Ahora que todos los días escuchamos en los telediarios lo del pin parental para que los profesores informen previamente a los padres de lo que se va a hablar dentro de las aulas que pueda afectar a la conciencia y a la moral de los alumnos, me asalta la pregunta de cómo habría sido nuestra vieja escuela tradicional, la de la autoridad incuestionable del maestro y la de la disciplina a rajatabla con un pin parental de por medio, pero en sentido inverso, es decir, a contracorriente de los valores que antes imperaban.

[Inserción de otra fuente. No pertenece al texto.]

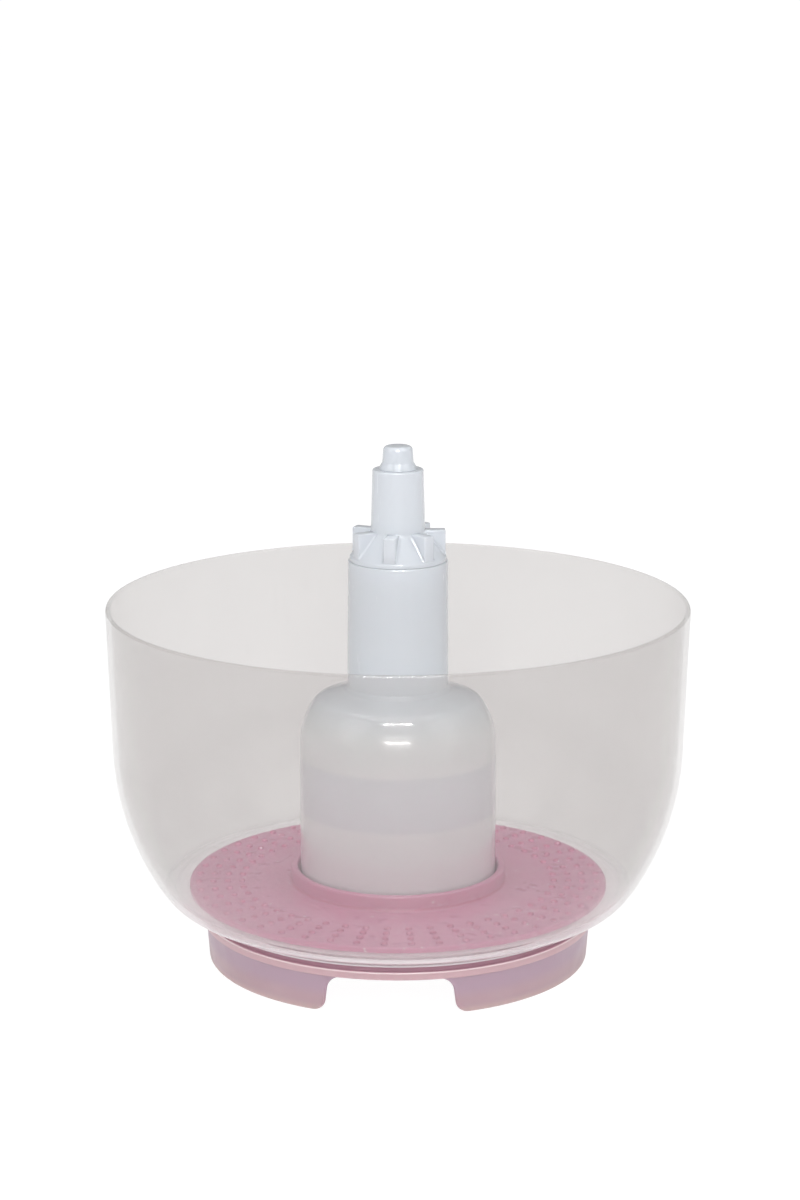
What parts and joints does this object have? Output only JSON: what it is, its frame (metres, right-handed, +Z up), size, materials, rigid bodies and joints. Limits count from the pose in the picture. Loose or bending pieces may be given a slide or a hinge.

Me vienen a la memoria los nombres de algunos de aquellos profesores que seguramente se hubieran pasado el manoseado pin por ese lugar donde la espalda pierde su casto nombre. Qué hubiera pensado don José ‘el aceitero’ si un niño, a la hora de explicar la escena del paraíso y la historia de Adán y Eva, se hubiera levantado de la silla para decirle al maestro que se iba de clase porque aquella historia de la Creación y de nuestros primeros padres era un cuento chino según le habían informado en su casa sus padres. Seguramente, aquel maestro recto como la vara de madera que manejaba, le hubiera estado soltando guantazos al alumno desde la escuela hasta su casa.
Cómo hubiera reaccionado el famoso pedagogo don Simón, el que tenía la escuela con su mujer, doña Josefina, en el barrio de la calle de Murcia, si el día en el que daba la lección del diluvio y hablaba del arca de Noé un niño le hubiera cuestionado todas esas historias que se explicaban como verdades incuestionables. No es difícil imaginarse la escena de don Simón, con su traje gris desgastado por los codos, su calva incipiente que acentuaba su autoridad y su gesto de estar siempre enfadado, cogiendo de la solapa al alumno y convidándolo a que se colocara el pin en cierta parte del cuerpo como si fuera un supositorio.
En mi colegio, que era el San José de la calle de la Reina, nadie se hubiera atrevido, por muy importante que fuera su padre, a llevarle una solicitud por escrito al director, don Rafael, diciéndole las materias que el niño no debía de recibir. Bueno era don Rafael. Antes de preguntarte dónde estaba el problema ya había desenfundado las palmas de las manos de los bolsillos del pantalón para darte dos rotundas explicaciones que se te quedaban grabadas en los mofletes de la cara. Nunca vi a nadie dar dos bofetadas con tanta rapidez y de forma más certera.
Me imagino a un niño del colegio Diego Ventaja levantándose del asiento en el momento en que don Manuel, también conocido como ‘el Biblia’, explicara a la clase la lección de las batallas del Cid Campeador, que entonces nos las contaban con la cruz por delante y cortando las cabezas de los infieles. “Es que mi padre no quiere que me enseñe ese tema porque dice que fomenta la violencia y el odio religioso”, le hubiera explicado el alumno. En esos momentos, el bueno de don Manuel, se hubiera levantado como un resorte pronunciando aquella frase tan suya que decía a grito limpio: “la Biblia en pasta”, que era el eufemismo que utilizaba cuando no podía echar mano de una conocida blasfemia escatológica en la que estaba Dios de por medio.
A más de uno nos hubiera hecho falta un pin parental, no para ir en contra de lo que nos enseñaban en el colegio, sino para controlarnos mejor en clase y fuera de ella. Quizá hubiera sido una buena medida contra los folloneros que se dedicaban a perder el tiempo dentro de la clase y sobre todo, el mejor método para vigilar a los que tenían la vocación de excursionistas y se pasaban más tiempo haciendo zonga que en el colegio.
Con un pin colgado al cuello hubiéramos tenido más complicado llevarnos el lápiz y la goma de las estanterías de Simago o provocar a los pobres guarda jardines pisándoles las plantas. Con un pin nos hubieran llevado rectos como velas, pero no hubiéramos gozado de esa sensación de libertad absoluta que disfrutábamos en la calle ni hubiéramos tenido nada interesante que contarle a nuestro cura de cabecera cuando con ocho años empezamos a ir al confesionario para declarle nuestros pecados.